L’association avance un autre argument pour convaincre le législateur, en forme de scénario catastrophe. Si le coût du filtrage doit entraîner la hausse du prix des abonnements, le développement d’Internet risque d’en pâtir, et le Web marchand avec. Si le flou juridique concernant les responsabilités persiste, les hébergeurs vont déserter le pays. Bref, c’est toute l’économie numérique qui se trouverait menacée…


La protection des créateurs menacée ?

Si l’association a rencontré des membres de l’opposition, elle ne désespère pas de trouver une oreille compréhensive de l’autre côté de l’hémicycle. « André Santini [député-maire UDF d’Issy-les-Moulineaux, NDLR], par exemple connaît bien le sujet. Même Jean Dionis du Séjour [rapporteur UDF de la Commission des affaires économiques sur le projet de loi, NDLR] est quelqu’un d’assez ouvert. » Ce dernier, dans son rapport , a notamment proposé d’alléger les responsabilités des hébergeurs, et conteste qu’Internet soit assimilé à de la communication audiovisuelle, comme le dit la loi. La plupart des acteurs d’Internet, commerce électronique compris, avaient déjà pointé du doigt cette confusion des genres.

Au même moment, une autre association, le Clic (Comité de liaison des industries culturelles) – regroupant des sociétés de droits d’artistes de l’audiovisuel, du cinéma, de la musique, de la photographie, des arts graphiques – se dit « hostile au projet de loi sur l’économie numérique » . Mais pour des raisons radicalement opposées.

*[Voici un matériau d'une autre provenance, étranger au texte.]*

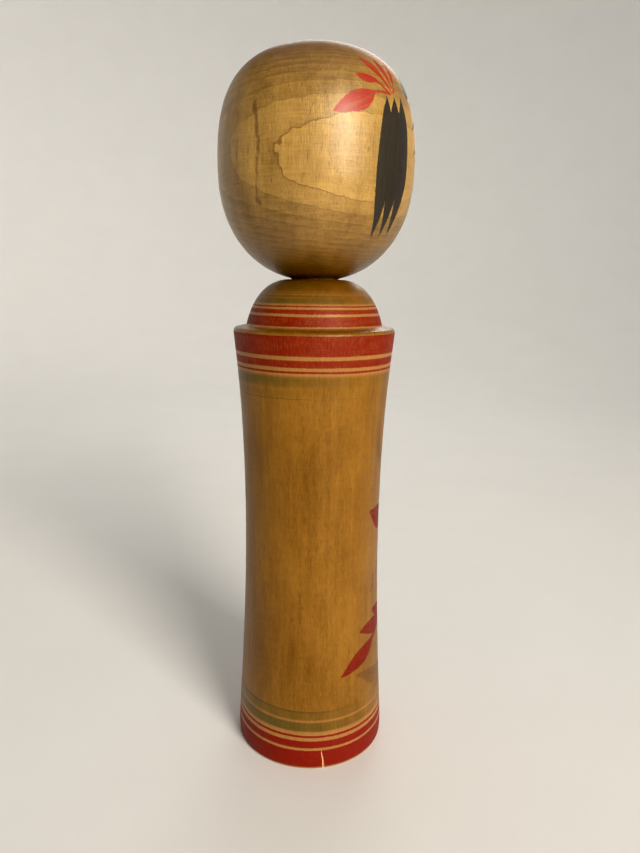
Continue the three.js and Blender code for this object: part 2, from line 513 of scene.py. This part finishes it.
END_GRAIN_GRIME_AND_SHADE_TINT = srgb(196, 174, 120)   # end grain takes up more wax and grime; on the head's downward-facing lower side this darkening is also painted shade
SIDE_GRAIN_LINE = [(0.0, grey(0)), (0.88, grey(0.06)), (0.95, grey(0.2)), (0.972, grey(1)),
                   (0.99, grey(0.8)), (1.0, grey(0))]
END_GRAIN_LINE = [(0.0, grey(0.1)), (0.4, grey(0)), (0.8, grey(0.2)), (0.93, grey(0.5)),
                  (1.0, grey(0.15))]


def growth_rings(tree, position, parts, look):
    """The rings round a leaning, off-centre pith: the place within a ring from 0 to 1, how far out
    it lies, and how strongly the ring's dark line shows."""
    rise = tree.math("SUBTRACT", parts[2], look["mid_height"])
    pith_x = tree.fit_sum(rise, look["lean"][0], look["pith"][0])
    pith_y = tree.fit_sum(rise, look["lean"][1], look["pith"][1])
    off_x = tree.math("SUBTRACT", parts[0], pith_x)
    off_y = tree.math("SUBTRACT", parts[1], pith_y)
    across = tree.node("CombineXYZ", None, {"X": off_x, "Y": off_y}).outputs[0]
    radius = tree.vector("LENGTH", across)
    wobble = tree.scaled_sum(
        (tree.noise(position, (14, 14, 16), 1), 0.40 * look["wobble"]),
        (tree.noise(position, (3.6, 3.6, 3.6), 1), 0.3 * look["wobble"]),
        (tree.noise(position, (1.1, 1.1, 1.1), 1), 0.05 * look["wobble"]),
    )
    ring = tree.math("DIVIDE", tree.math("ADD", radius, wobble), look["ring_gap"])
    phase = tree.math("FRACT", tree.math("ADD", ring, look["ring_start"]))
    facing = tree.node("SeparateXYZ", None, {0: tree.node("TexCoord").outputs["Normal"]}).outputs["Z"]
    end_grain = tree.smooth(tree.math("ABSOLUTE", facing), 0.2, 0.95)
    line = tree.mix(end_grain, tree.ramp(phase, SIDE_GRAIN_LINE), tree.ramp(phase, END_GRAIN_LINE))
    outer = tree.smooth(radius, *look["clear_rings"])
    line = tree.product(line, tree.fit_sum(outer, 0.75, 0.25))
    outward = tree.vector("NORMALIZE", tree.vector("MULTIPLY", position, (1, 1, 0)))
    side = tree.vector("DOT_PRODUCT", outward, look["clear_side"])
    line = tree.product(line, tree.smooth(side, 0.7, 0.95, 0.3, 1.0))
    return phase, outer, end_grain, line


def wood(tree, position, parts, look):
    """Pale wood with upright fibres. look holds the pith's place at mid height and its lean, the ring
    spacing, and the tones. Returns the colour, the relief and the fibre noise."""
    phase, outer, end_grain, line = growth_rings(tree, position, parts, look)
    patina = tree.noise(position, (26, 26, 40), 2)
    cloud = tree.noise(position, (5, 5, 14), 3, 0.6)
    streak = tree.noise(position, (1.3, 1.3, 24), 2, 0.55)
    fibre = tree.noise(position, (0.3, 0.3, 2.6), 2, 0.6)
    fleck = tree.smooth(tree.noise(position, (0.38, 0.38, 2.2), 1, 0.5), 0.58, 0.74)
    turning = tree.noise(position, (5, 5, 0.3), 2, 0.6)
    lathe = tree.noise(position, (10, 10, 0.7), 3, 0.65)
    # The outer-ring term is painted light and shade: on the head it lightens the outermost rings round
    # the equator on the camera's side, and darkens the crown, the underside and the back.
    tone = tree.scaled_sum(
        (patina, 1.1), (cloud, 0.8), (streak, look["streak"]), (fibre, look["fibre"]),
        (turning, 0.4), (lathe, look["lathe"]), (phase, look["ring_tone"]),
        (outer, look["outer_ring_light_and_shade"]),
    )
    colour = tree.mix(tree.math("ADD", tone, 0.5, clamp=True), look["dark"], look["light"])
    # Darker where the surface faces up or down: end grain with more wax and grime, and painted shade on
    # the head's downward-facing lower side.
    grimed_and_shaded_ends = tree.product(end_grain, look["end_grain"])
    colour = tree.mix(grimed_and_shaded_ends, colour, END_GRAIN_GRIME_AND_SHADE_TINT, "MULTIPLY")
    colour = tree.mix(tree.product(line, look["line_strength"]), colour, look["line"])
    colour = tree.mix(tree.product(fleck, look["fleck_strength"]), colour, look["line"])
    relief = tree.scaled_sum((fibre, 1.0), (turning, look["turning"]), (streak, 0.5), (cloud, 3.0))
    relief = tree.math("SUBTRACT", relief, tree.product(fleck, 0.3))
    return colour, relief, fibre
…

Dans un communiqué publié mercredi, le Clic réagit aux derniers aménagements de la loi, jugée cette fois trop souple : « En minimisant délibérément le rôle des intermédiaires techniques dans les infractions au droit d’auteur et aux droits voisins, la France placerait le niveau de protection de ses créateurs au dessous de ce qui est prévu, non seulement dans les autres pays européens, mais également aux Etats-Unis, pays pourtant à la pointe du développement de l’économie numérique. »

Le projet de loi arrive le 25 février à l’Assemblée, pour être adopté en juin. Mais hors l’hémicycle, entre l’argument du sinistre économique et celui du désastre culturel, la joute rhétorique a commencé depuis un moment.